Pretty well, it turns out. This was the first full quarter of iPhone 15 sales, and Apple reported iPhone unit revenue of $69.7 billion. (Just a few weeks ago, Apple surpassed Samsung and took the lead position for global smartphone shipments.) So there’s strong demand for the company’s latest phones up and down the line. On the whole, Apple reported revenue of $119.58 billion, which was enough to beat Wall Street expectations.

“We are pleased to announce that our installed base of active devices has now surpassed 2.2 billion, reaching an all-time high across all products and geographic segments,” CEO Tim Cook said in the company’s press release. “As customers begin to experience the incredible Apple Vision Pro tomorrow, we are committed as ever to the pursuit of groundbreaking innovation — in line with our values and on behalf of our customers.”

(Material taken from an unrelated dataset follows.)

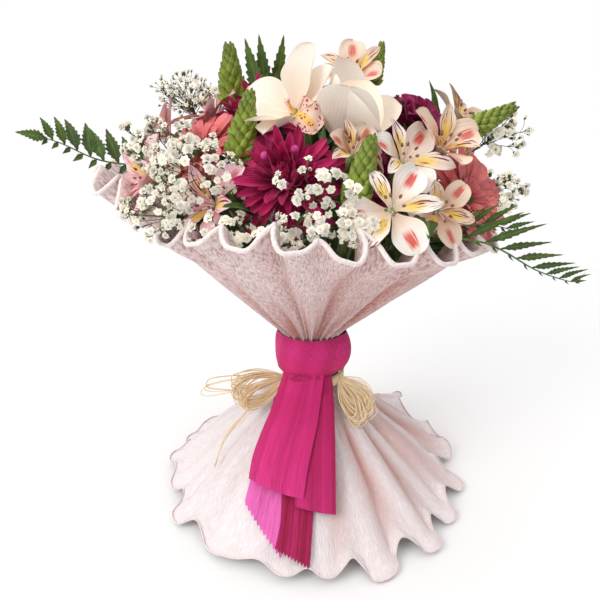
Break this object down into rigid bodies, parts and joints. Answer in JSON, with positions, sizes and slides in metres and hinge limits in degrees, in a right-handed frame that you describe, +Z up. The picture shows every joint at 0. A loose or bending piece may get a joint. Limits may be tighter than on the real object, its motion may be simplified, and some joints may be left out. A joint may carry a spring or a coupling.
{
  "type": "mixed flower bouquet",
  "caption": "Mixed bouquet of orchids, chrysanthemums, carnations, gerberas, lilies and gypsophila in a waisted crepe paper wrap with a ribbon and raffia tie.",
  "frame": {"origin": "cut end of the middle stem, on the surface that the bouquet stands on, in the middle of the whole width and depth", "axes": "+Z up through the tie, -Y towards the front with the ribbon, +X to the right seen from the front"},
  "size_m": [0.4151, 0.3172, 0.4036],
  "materials": {
    "paper": "matt creased crepe paper, pale pink",
    "ribbon": "matt crepe ribbon, magenta",
    "raffia": "matt straw raffia strands",
    "string": "matt twisted string",
    "stem": "satin green stems",
    "ivory": "satin waxy petals, ivory",
    "magenta": "matt petals, magenta",
    "crimson": "matt petals, dark crimson",
    "coral": "matt petals, coral",
    "blush": "satin petals, white and peach",
    "pink": "satin petals, pink",
    "lime": "satin closed buds, lime green",
    "white": "matt tiny double florets, white",
    "fern": "satin leaves and fronds, dark green"
  },
  "bodies": {
    "root": {"paper_wrap": "paper", "ribbon_band": "ribbon", "ribbon_bow": "ribbon", "raffia_bow": "raffia", "binding_string": "string", "stem_bundle": "stem", "cymbidium_left": "ivory", "cymbidium_right": "ivory", "chrysanthemum_front": "magenta", "chrysanthemum_rear": "magenta", "chrysanthemum_back": "magenta", "carnation_right": "crimson", "carnation_low": "crimson", "carnation_back": "crimson", "gerbera_right": "coral", "gerbera_left": "coral", "gerbera_back": "coral", "alstroemeria_front": "blush", "alstroemeria_middle": "blush", "alstroemeria_upper_right": "blush", "alstroemeria_lower_right": "blush", "alstroemeria_far_right": "blush", "alstroemeria_top": "blush", "alstroemeria_peach": "blush", "alstroemeria_back": "blush", "alstroemeria_back_left": "blush", "alstroemeria_pink_upper": "pink", "alstroemeria_pink_left": "pink", "alstroemeria_yellow_left": "pink", "alstroemeria_pink_lower": "pink", "alstroemeria_back_top": "pink", "alstroemeria_side_left": "pink", "alstroemeria_side_right": "pink", "ornithogalum_rear_left": "lime", "ornithogalum_left": "lime", "ornithogalum_front": "lime", "ornithogalum_top": "lime", "ornithogalum_right": "lime", "ornithogalum_back": "lime", "gypsophila_upper_left": "white", "gypsophila_left": "white", "gypsophila_mid_left": "white", "gypsophila_low_left": "white", "gypsophila_middle": "white", "gypsophila_front": "white", "gypsophila_upper_right": "white", "gypsophila_lower_right": "white", "gypsophila_back": "white", "fern_left": "fern", "fern_right_long": "fern", "fern_right_upper": "fern", "fern_top_left": "fern", "fern_top_middle": "fern", "fern_top_right": "fern", "fern_back_left": "fern", "fern_back_right": "fern", "leaf_right": "fern", "leaf_front": "fern", "leaf_left": "fern", "leaf_back": "fern"}
  },
  "joints": []
}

iPad revenue continued its slump at $7.02 billion, which was down by 25 percent year over year. 2023 was the first year since 2010 where Apple didn’t release any new iPad hardware, so the lackluster sales can be attributed to that. But redesigned iPad Pros featuring OLED displays are rumored to be announced as early as March, which could give Apple’s tablet business a much-needed revenue jolt at the high end.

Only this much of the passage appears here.